Restate every line of the material, word for word.
* START Given information *
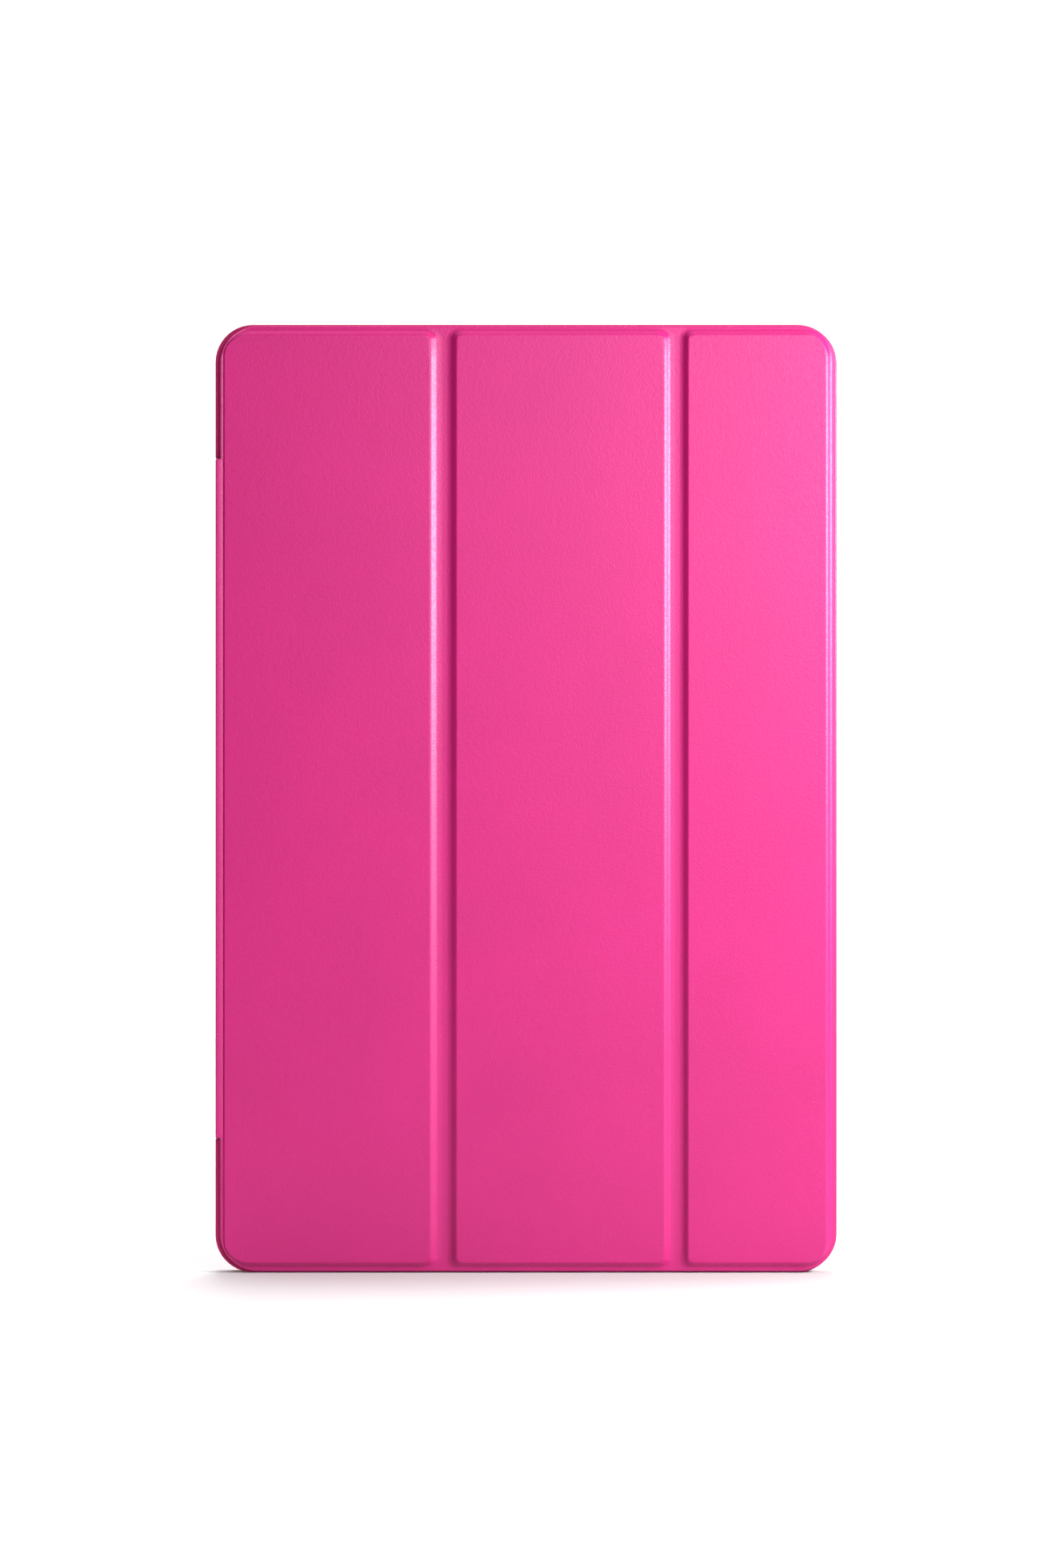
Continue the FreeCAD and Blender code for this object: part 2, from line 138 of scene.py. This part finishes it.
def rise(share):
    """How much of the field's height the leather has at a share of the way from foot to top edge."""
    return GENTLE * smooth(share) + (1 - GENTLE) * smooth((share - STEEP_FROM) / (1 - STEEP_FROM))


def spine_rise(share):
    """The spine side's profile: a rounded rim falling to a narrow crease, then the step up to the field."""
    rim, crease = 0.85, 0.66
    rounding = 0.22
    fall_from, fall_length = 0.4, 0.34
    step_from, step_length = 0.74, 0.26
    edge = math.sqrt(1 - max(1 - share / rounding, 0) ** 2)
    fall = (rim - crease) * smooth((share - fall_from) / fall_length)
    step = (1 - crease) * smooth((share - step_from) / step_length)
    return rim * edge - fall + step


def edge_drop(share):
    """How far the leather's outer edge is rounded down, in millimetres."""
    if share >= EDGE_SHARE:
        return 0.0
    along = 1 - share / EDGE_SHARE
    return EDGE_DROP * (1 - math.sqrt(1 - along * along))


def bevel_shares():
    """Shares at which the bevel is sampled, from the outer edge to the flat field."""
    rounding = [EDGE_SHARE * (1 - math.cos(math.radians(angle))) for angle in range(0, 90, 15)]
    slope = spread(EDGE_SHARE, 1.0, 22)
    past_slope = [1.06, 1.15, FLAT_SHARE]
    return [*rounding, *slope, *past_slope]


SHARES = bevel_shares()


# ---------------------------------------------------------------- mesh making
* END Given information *
### Final answer
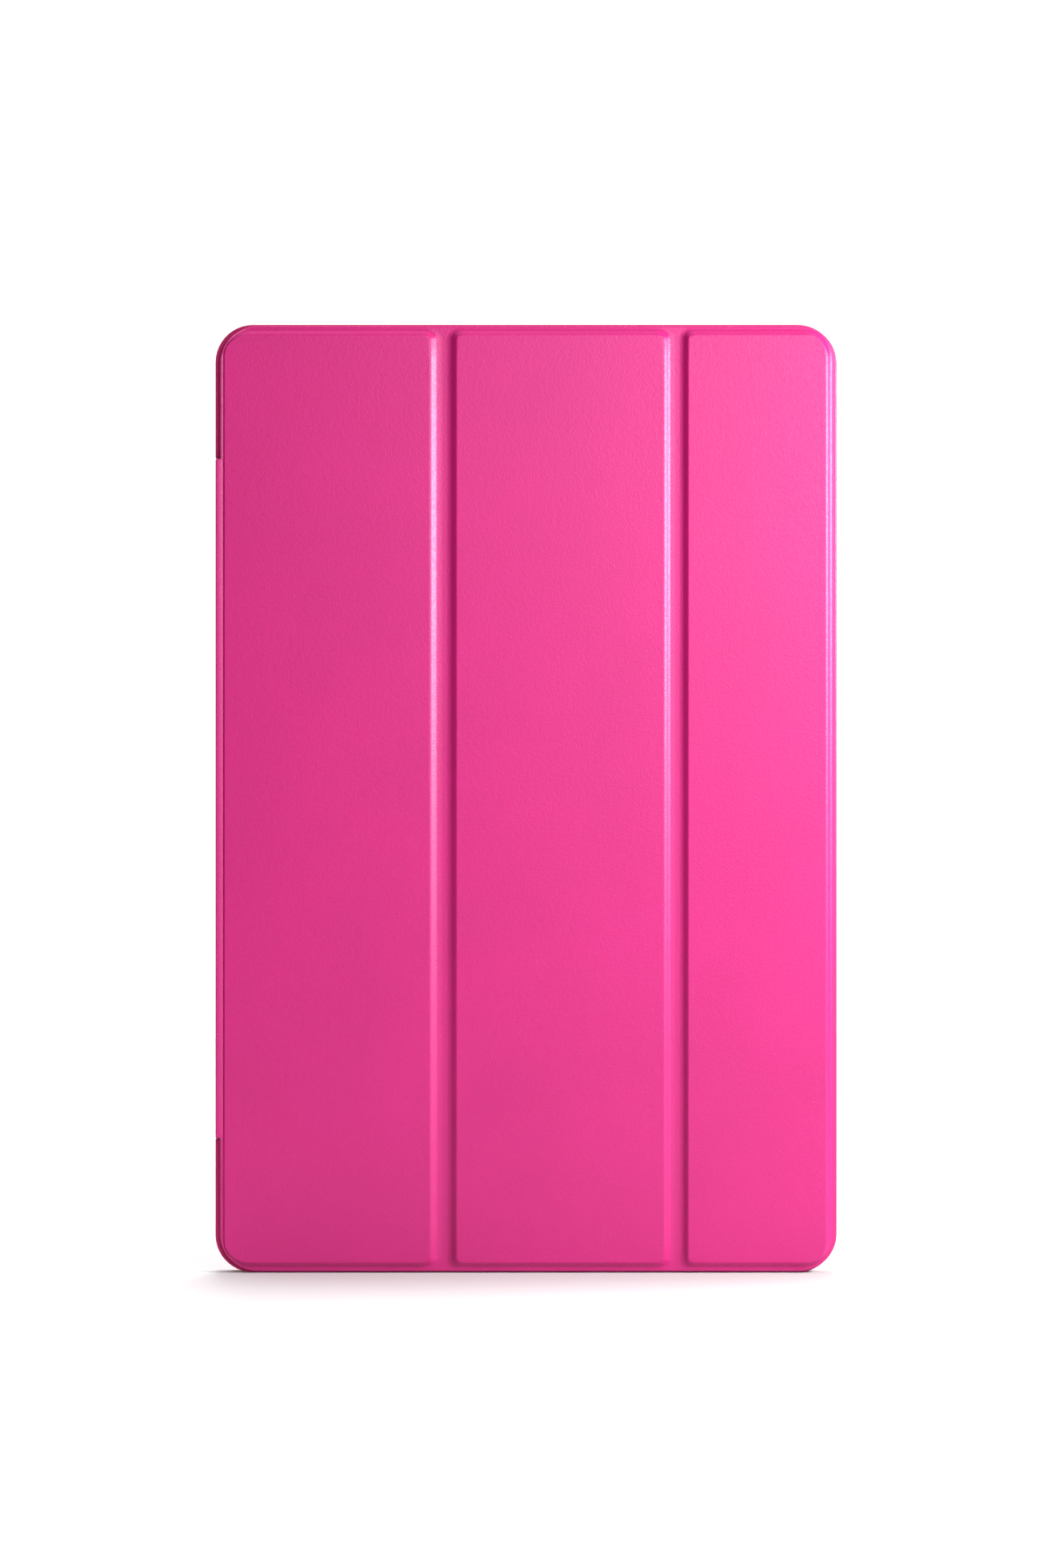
Continue the FreeCAD and Blender code for this object: part 2, from line 138 of scene.py. This part finishes it.
def rise(share):
    """How much of the field's height the leather has at a share of the way from foot to top edge."""
    return GENTLE * smooth(share) + (1 - GENTLE) * smooth((share - STEEP_FROM) / (1 - STEEP_FROM))


def spine_rise(share):
    """The spine side's profile: a rounded rim falling to a narrow crease, then the step up to the field."""
    rim, crease = 0.85, 0.66
    rounding = 0.22
    fall_from, fall_length = 0.4, 0.34
    step_from, step_length = 0.74, 0.26
    edge = math.sqrt(1 - max(1 - share / rounding, 0) ** 2)
    fall = (rim - crease) * smooth((share - fall_from) / fall_length)
    step = (1 - crease) * smooth((share - step_from) / step_length)
    return rim * edge - fall + step


def edge_drop(share):
    """How far the leather's outer edge is rounded down, in millimetres."""
    if share >= EDGE_SHARE:
        return 0.0
    along = 1 - share / EDGE_SHARE
    return EDGE_DROP * (1 - math.sqrt(1 - along * along))


def bevel_shares():
    """Shares at which the bevel is sampled, from the outer edge to the flat field."""
    rounding = [EDGE_SHARE * (1 - math.cos(math.radians(angle))) for angle in range(0, 90, 15)]
    slope = spread(EDGE_SHARE, 1.0, 22)
    past_slope = [1.06, 1.15, FLAT_SHARE]
    return [*rounding, *slope, *past_slope]


SHARES = bevel_shares()


# ---------------------------------------------------------------- mesh making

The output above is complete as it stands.